[Begin Raw data]

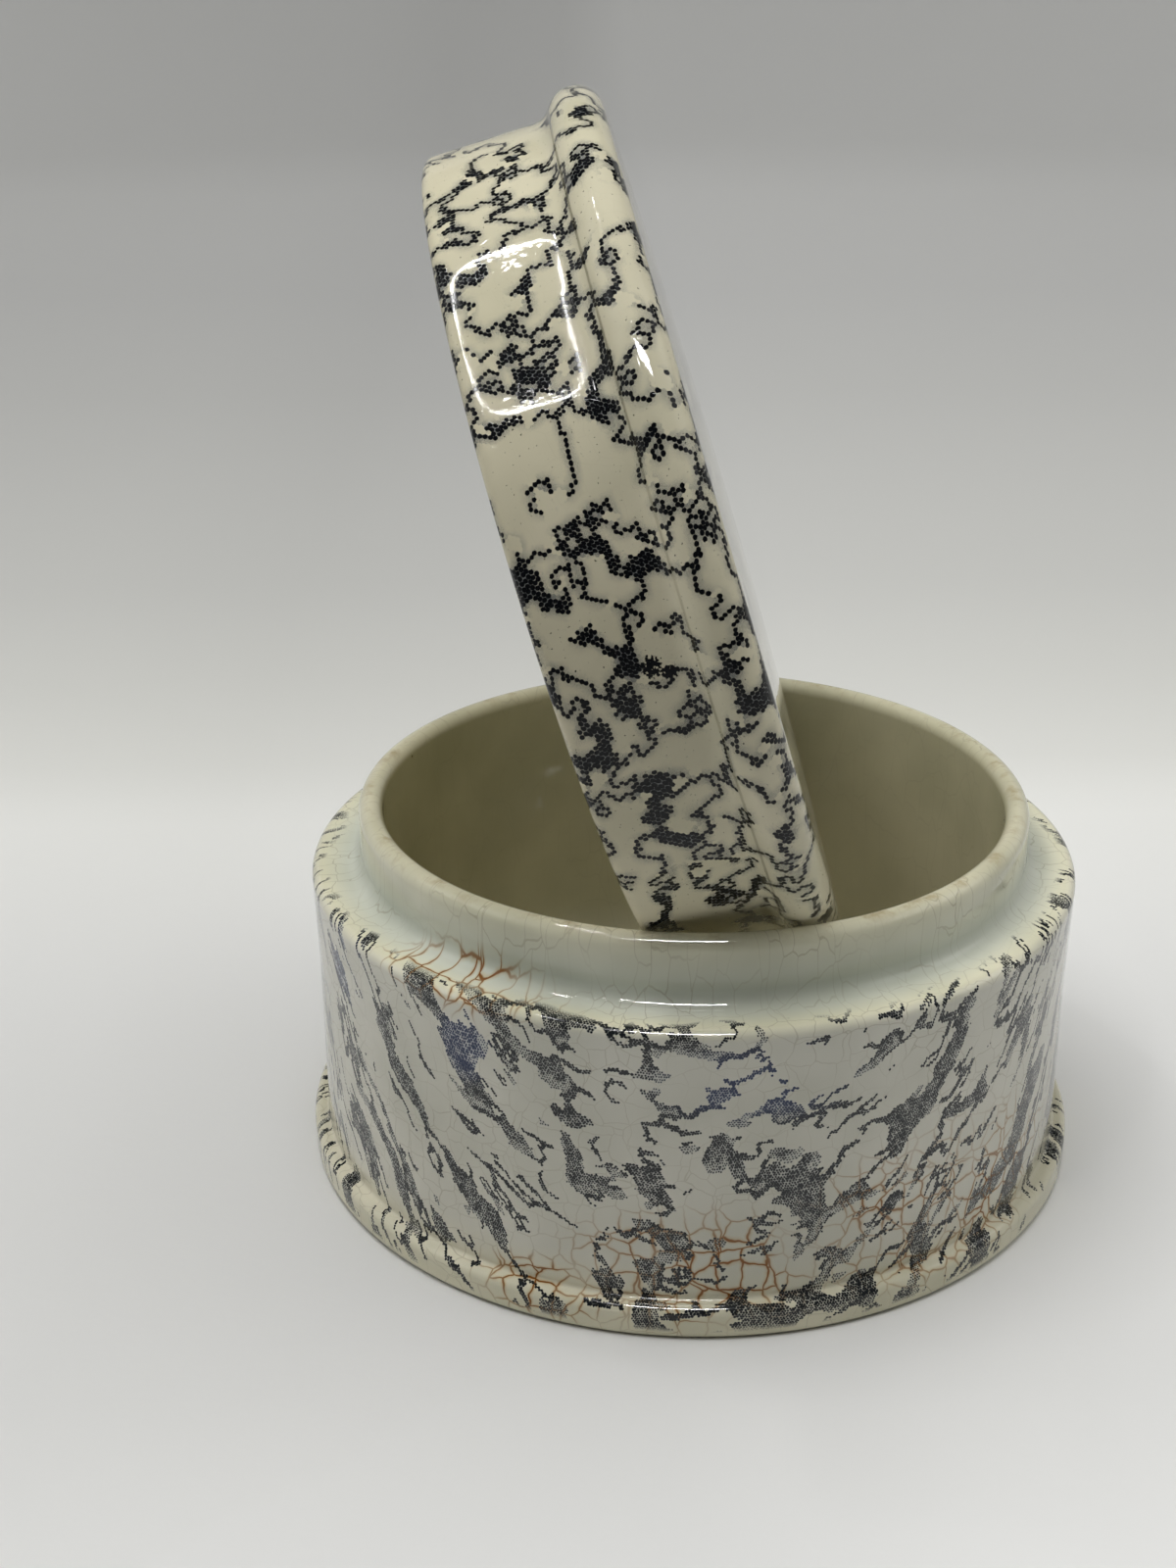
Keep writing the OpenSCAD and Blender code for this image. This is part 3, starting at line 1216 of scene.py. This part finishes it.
@dataclass
class Lid:
    """The lid: hollow cap, straight skirt, cove, round bead and shallow crown. Sizes in millimetres."""

    inner_r: float = 38.3
    skirt_r: float = 43.3
    skirt_round: float = 1.1
    bead_middle_r: float = 42.8
    bead_round: float = 2.9
    bead_z: float = 15.9
    cove: float = 2.4
    cove_z: float = 11.464
    rim_h: float = 18.8
    crown: float = 0.9
    hollow_h: float = 14.6
    inner_round: float = 3.5
    edge: float = 0.5
    lean: float = 16.8
    stand_x: float = 0.176
    stand_z: float = 71.465
    steps: int = 256
    rings: int = 30

    def place(self) -> Matrix:
        """Place the lid where it stands on edge in the mouth.

        Returns:
            Its place in the frame.
        """
        stand = Matrix.Translation(Vector((self.stand_x, 0, self.stand_z)) * MM)
        tilt = Matrix.Rotation(math.radians(90 - self.lean), 4, "Y")
        return stand @ tilt @ Matrix.Translation((0, 0, -self.bead_z * MM))

    def outline(self) -> Outline:
        """Draw the half-section.

        Returns:
            Outline from the middle of the hollow round the open edge to the middle of the top.
        """
        line = Outline()
        inner = self.inner_r - self.inner_round
        skirt = self.skirt_r - self.skirt_round
        cove_r = self.skirt_r + self.cove
        meet = math.degrees(math.atan2(self.bead_z - self.cove_z, self.bead_middle_r - cove_r))
        line.point(0, self.hollow_h)
        line.cover(Lay.FLAT, shift=500)
        line.line(inner, self.hollow_h)
        line.arc(inner, self.hollow_h - self.inner_round, self.inner_round, 90, 0, steps=10)
        line.cover(Lay.AROUND, self.inner_r)
        line.line(self.inner_r, self.edge)
        line.arc(self.inner_r + self.edge, self.edge, self.edge, 180, 270, steps=5)
        line.cover(Lay.AROUND, self.skirt_r)
        line.line(skirt, 0)
        line.arc(skirt, self.skirt_round, self.skirt_round, -90, 0, steps=8)
        line.line(self.skirt_r, self.cove_z)
        line.arc(cove_r, self.cove_z, self.cove, 180, meet, steps=10)
        line.arc(self.bead_middle_r, self.bead_z, self.bead_round, meet - 180, 90, steps=24)
        line.cover(Lay.FLAT, shift=600)
        for i in range(1, self.rings + 1):
            r = self.bead_middle_r * (1 - i / self.rings)
            line.point(r, self.rim_h + self.crown * (1 - (r / self.bead_middle_r) ** 2))
        return line

    def build(self) -> bpy.types.Object:
        """Build and dress the lid.

        Returns:
            The lid's object.
        """
        outline = self.outline()
        edge = next(s.start for s in outline.sheets if s.radius == self.skirt_r)
        top = outline.sheets[-1].start
        log.info("lid outline: edge %.1f, top %.1f, length %.1f", edge, top, outline.length)
        piece = turned("lid_cap", outline, self.steps, self.place())
        finish = PrintedGlaze(
            name="lead_glaze_over_meander_printed_earthenware",
            print_kind=MeanderPrint(
                smudges=(Spot(-2.1, edge + 13.4, 1.3, 1.2), Spot(-1.2, edge + 14.8, 0.9, 1.2)),
            ),
            ground=(
                (0.0, "#BDB79A"),
                (edge, "#CFC8AD"),
                (edge + 4, "#D4CDB3"),
                (top, "#D6D0B7"),
                (outline.length, "#D0CCB8"),
            ),
            print_from=edge + 0.4,
            print_to=outline.length + 2,
            ink="#0D0F12",
            halo_colour="#4C545E",
            halo_strength=0.85,
            specks=Specks(spacing=6, radius=0.16, share=0.4),
            craze=Craze(line=0.025, shown=(0.04, 0.22), quiet_from=-10.0),
            gloss=0.2,
        )
        piece.data.materials.append(finish.make())
        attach(piece, "lid")
        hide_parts("lid")
        log.info("%s: %d faces", piece.name, len(piece.data.polygons))
        return piece


@dataclass
class Studio:
    """Pale sweep all round with painted shade on its floor, soft light from above, and the lamps that the
    glaze mirrors. Millimetres.
    """

    floor_r: float = 900.0
    sweep_r: float = 300.0
    wall_h: float = 600.0
    sweep_step: float = 40.0
    sweep_turn: int = 96
    paper_roughness: float = 0.8
    fibre_size: float = 1.5
    fibre_height: float = 0.1
    fibre_strength: float = 0.2
    # Painted shade: the floor is dark far in front, darker near the pot's front and far behind, and
    # lightest just behind the pot and up the far wall, standing in for light falloff and shadows.
    floor_tones_painted_shade: Tones = (
        (-900, "#6C6C6C"), (-330, "#727272"), (-190, "#D8D8D6"), (-80, "#E9E9E7"), (-50, "#E3E3E1"),
        (-14, "#E6E6E4"), (32, "#ECECEA"), (85, "#F0F0EC"), (105, "#E6E6E1"), (141, "#DDDDD8"),
        (196, "#D5D5D1"), (364, "#D3D3D0"), (503, "#D9D9D7"), (718, "#ECECEA"), (1095, "#FAFAF8"),
    )
    # Painted shadow: across X the floor darkens beside the pot's left and front.
    side_tones_painted_shadow: Tones = (
        (-400, "#FFFFFF"), (-110, "#F4F4F4"), (-65, "#EFEFEF"), (-5, "#F2F2F2"), (30, "#FFFFFF"),
    )
    sky_tones: Tones = (
        (-1.0, "#202020"), (-0.45, "#262626"), (-0.25, "#F4F4F2"), (0.25, "#FFFFFD"), (0.45, "#303030"),
        (1.0, "#282828"),
    )
    sky_top: str = "#656564"
    sky_rise: tuple[float, float] = (0.68, 0.82)
    sky_strength: float = 1.3
    lamp_z: float = 300.0
    lamp_x: tuple[float, float] = (-107.0, -84.8)
    lamp_y: tuple[float, float] = (-176.0, 36.0)
    lamp_corner: tuple[float, float] = (6.0, 26.0)
    lamp_corner_steps: int = 6
    lamp_slant: float = 0.025
    side_width: float = 0.4
    end_width: float = 4.0
    lamp_radiance: float = 100.0
    glints: tuple[tuple[float, float, float, float, int], ...] = (
        (-94.0, 34.0, 8.0, 7.0, 26), (-98.0, -172.0, 9.0, 8.0, 26),
        (-92.0, 17.0, 2.4, 9.0, 12), (-101.0, -164.0, 3.2, 13.0, 14),
    )
    glint_size: tuple[float, float] = (0.7, 2.4)
    glint_seed: int = 7
    rim_lamp_place: tuple[float, float, float] = (-20.0, -150.0, 300.0)
    rim_lamp_size: tuple[float, float] = (110.0, 26.0)
    fill_size: tuple[float, float] = (60.0, 222.0)
    fill_gap: float = 10.0
    fill_power: float = 0.105
    overhead_place: tuple[float, float, float] = (0.0, 20.0, 800.0)
    overhead_size: tuple[float, float] = (600.0, 600.0)
    overhead_power: float = 3.17
    side_size: tuple[float, float] = (450.0, 450.0)
    left_place: tuple[float, float, float] = (-700.0, 100.0, 700.0)
    left_power: float = 0.7
    right_place: tuple[float, float, float] = (700.0, 0.0, 700.0)
    right_power: float = 0.8
    aim: tuple[float, float, float] = (0.0, 0.0, 50.0)
    camera_place: tuple[float, float, float] = (-15.32, -220.07, 137.65)
    camera_target: tuple[float, float, float] = (-11.37, 6.99, 38.73)
    camera_roll: float = -0.356
    camera_lens: float = 50.0
    camera_sensor: float = 36.0
    camera_near: float = 10.0

    def sweep(self) -> bpy.types.Object:
        """Build the floor, which curves up into a wall all round.

        Returns:
            The staged sweep.
        """
        line = Outline(step=self.sweep_step)
        line.point(0, 0)
        line.cover(Lay.FLAT)
        line.line(self.floor_r, 0)
        line.arc(self.floor_r, self.sweep_r, self.sweep_r, -90, 0, steps=16)
        line.line(self.floor_r + self.sweep_r, self.wall_h)
        piece = turned("studio_sweep", line, self.sweep_turn, Matrix.Identity(4))
        piece.data.flip_normals()
        piece.data.materials.append(self.paper())
        return piece

    def paper(self) -> bpy.types.Material:
        """Make the sweep's matt paper: pale where the camera looks, with painted shade and painted light
        falloff across the floor, and a very fine fibre.

        Returns:
            The material.
        """
        material = new_material("matt_paper_sweep_painted_shade")
        tree = material.node_tree
        space = add(tree, "TexCoord", {}).outputs["Object"]
        place = add(tree, "SeparateXYZ", {0: space})
        # Painted shade: the tones by depth and across X multiply into the paper's colour.
        deep = toned(tree, place.outputs["Y"], self.floor_tones_painted_shade, MM)
        across = toned(tree, place.outputs["X"], self.side_tones_painted_shadow, MM)
        tone = blend(tree, 1.0, deep, across, "MULTIPLY")
        fibre = noise(tree, space, self.fibre_size, detail=3.0, dimensions="3D")
        fibres = {"Strength": self.fibre_strength, "Distance": self.fibre_height * MM, "Height": fibre}
        bump = add(tree, "Bump", fibres)
        inputs = {"Base Color": tone, "Roughness": self.paper_roughness, "Normal": bump}
        add(tree, "OutputMaterial", {"Surface": add(tree, "BsdfPrincipled", inputs)})
        return material

    def panel(
        self, name: str, place: tuple[float, float, float], size: tuple[float, float], power: float,
        aim: tuple[float, float, float] | None = None,
    ) -> bpy.types.Object:
        """Hang one flat light.

        Args:
            name: Name of the light.
            place: Its middle.
            size: Its size along X and Y.
            power: Its power in watts.
            aim: Point that it faces. Without one it shines straight down.

        Returns:
            The light's object.
        """
        light = bpy.data.lights.new(name, "AREA")
        light.shape = "RECTANGLE"
        light.size = size[0] * MM
        light.size_y = size[1] * MM
        light.energy = power
        piece = bpy.data.objects.new(name, light)
        piece.location = Vector(place) * MM
        if aim:
            piece.rotation_euler = (Vector(aim) - Vector(place)).to_track_quat("-Z", "Y").to_euler()
        bpy.context.scene.collection.objects.link(piece)
        return piece

    def lamp_path(self) -> list[Vector]:
        """Corners of the lamp's outline, a long rectangle with rounded corners.

        Returns:
            Its corners in order, in millimetres.
        """
        steps = self.lamp_corner_steps
        middle = Vector((sum(self.lamp_x) / 2, sum(self.lamp_y) / 2))
        half = Vector((self.lamp_x[1] - self.lamp_x[0], self.lamp_y[1] - self.lamp_y[0])) / 2
        corner = Vector(self.lamp_corner)
        path = []
        for quarter, (sign_x, sign_y) in enumerate(((1, 1), (-1, 1), (-1, -1), (1, -1))):
            for i in range(steps + 1):
                angle = (quarter + i / steps) * math.pi / 2
                out = sign_y * (half.y - corner.y) + corner.y * math.sin(angle)
                across = sign_x * (half.x - corner.x) + corner.x * math.cos(angle)
                path.append(Vector((middle.x + across + self.lamp_slant * out, middle.y + out)))
        return path

    def radiant_power(self, size: tuple[float, float]) -> float:
        """Power that gives a panel of some size the lamp's radiance."""
        return self.lamp_radiance * math.pi * size[0] * size[1] * MM * MM

    def lamp(self) -> None:
        """Hang what the glaze mirrors: the lamp's bright outline, its glints and a lamp for the rims."""
        path = self.lamp_path()
        for i, (start, end) in enumerate(zip(path, path[1:] + path[:1])):
            run = end - start
            across = abs(run.x) / run.length
            size = (run.length, self.side_width + (self.end_width - self.side_width) * across ** 2)
            middle = (start + end) / 2
            power = self.radiant_power(size)
            strip = self.panel(f"lamp_{i:02d}", (middle.x, middle.y, self.lamp_z), size, power)
            strip.rotation_euler.z = math.atan2(run.y, run.x)
        chance = random.Random(self.glint_seed)
        for x, y, wide, high, count in self.glints:
            for _ in range(count):
                place = (x + chance.uniform(-wide, wide), y + chance.uniform(-high, high), self.lamp_z)
                self.panel("glint", place, self.glint_size, self.radiant_power(self.glint_size))
        rim_power = self.radiant_power(self.rim_lamp_size)
        rim_lamp = self.panel("rim_lamp", self.rim_lamp_place, self.rim_lamp_size, rim_power)
        rim_lamp.visible_diffuse = False

    def light(self) -> None:
        """Hang the soft lights, which the glaze doesn't mirror, and the lamp, and set the sky."""
        middle = (sum(self.lamp_x) / 2, sum(self.lamp_y) / 2, self.lamp_z + self.fill_gap)
        for light in (
            self.panel("overhead_panel", self.overhead_place, self.overhead_size, self.overhead_power),
            self.panel("left_panel", self.left_place, self.side_size, self.left_power, self.aim),
            self.panel("right_panel", self.right_place, self.side_size, self.right_power, self.aim),
            self.panel("lamp_fill", middle, self.fill_size, self.fill_power),
        ):
            light.visible_glossy = False
        self.lamp()
        world = bpy.data.worlds.new("soft_room")
        world.use_nodes = True
        tree = world.node_tree
        way = add(tree, "SeparateXYZ", {0: add(tree, "TexCoord", {}).outputs["Generated"]})
        above = remap(tree, way.outputs["Z"], *self.sky_rise)
        tone = blend(tree, above, toned(tree, way.outputs["Y"], self.sky_tones), self.sky_top)
        backdrop = tree.nodes["Background"]
        backdrop.inputs["Strength"].default_value = self.sky_strength
        tree.links.new(result_of(tone), backdrop.inputs["Color"])
        bpy.context.scene.world = world

    def camera(self) -> None:
        """Set the camera where the photograph was taken from."""
        place = Vector(self.camera_place) * MM
        target = Vector(self.camera_target) * MM
        roll = math.radians(self.camera_roll)
        view = bpy.data.cameras.new("camera")
        view.lens = self.camera_lens
        view.sensor_width = self.camera_sensor
        view.clip_start = self.camera_near * MM
        piece = bpy.data.objects.new("camera", view)
        turn = (target - place).to_track_quat("-Z", "Y").to_matrix().to_4x4()
        piece.matrix_world = Matrix.Translation(place) @ turn @ Matrix.Rotation(roll, 4, "Z")
        bpy.context.scene.collection.objects.link(piece)
        bpy.context.scene.camera = piece


def main() -> None:
    """Build the studio and both pieces, and report them."""
    logging.basicConfig(level=logging.INFO, format="%(message)s")
    bpy.context.scene.view_settings.view_transform = "Standard"
    studio = Studio()
    studio.camera()
    studio.sweep()
    studio.light()
    Pot().build()
    Lid().build()


if __name__ == "__main__":
    main()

[End Raw data]

> **What is asked**:
For each line in the data above that contains the string "scene", extract the line.

> **Answer to the problem**:
Keep writing the OpenSCAD and Blender code for this image. This is part 3, starting at line 1216 of scene.py. This part finishes it.
        bpy.context.scene.collection.objects.link(piece)
        bpy.context.scene.world = world
        bpy.context.scene.collection.objects.link(piece)
        bpy.context.scene.camera = piece
    bpy.context.scene.view_settings.view_transform = "Standard"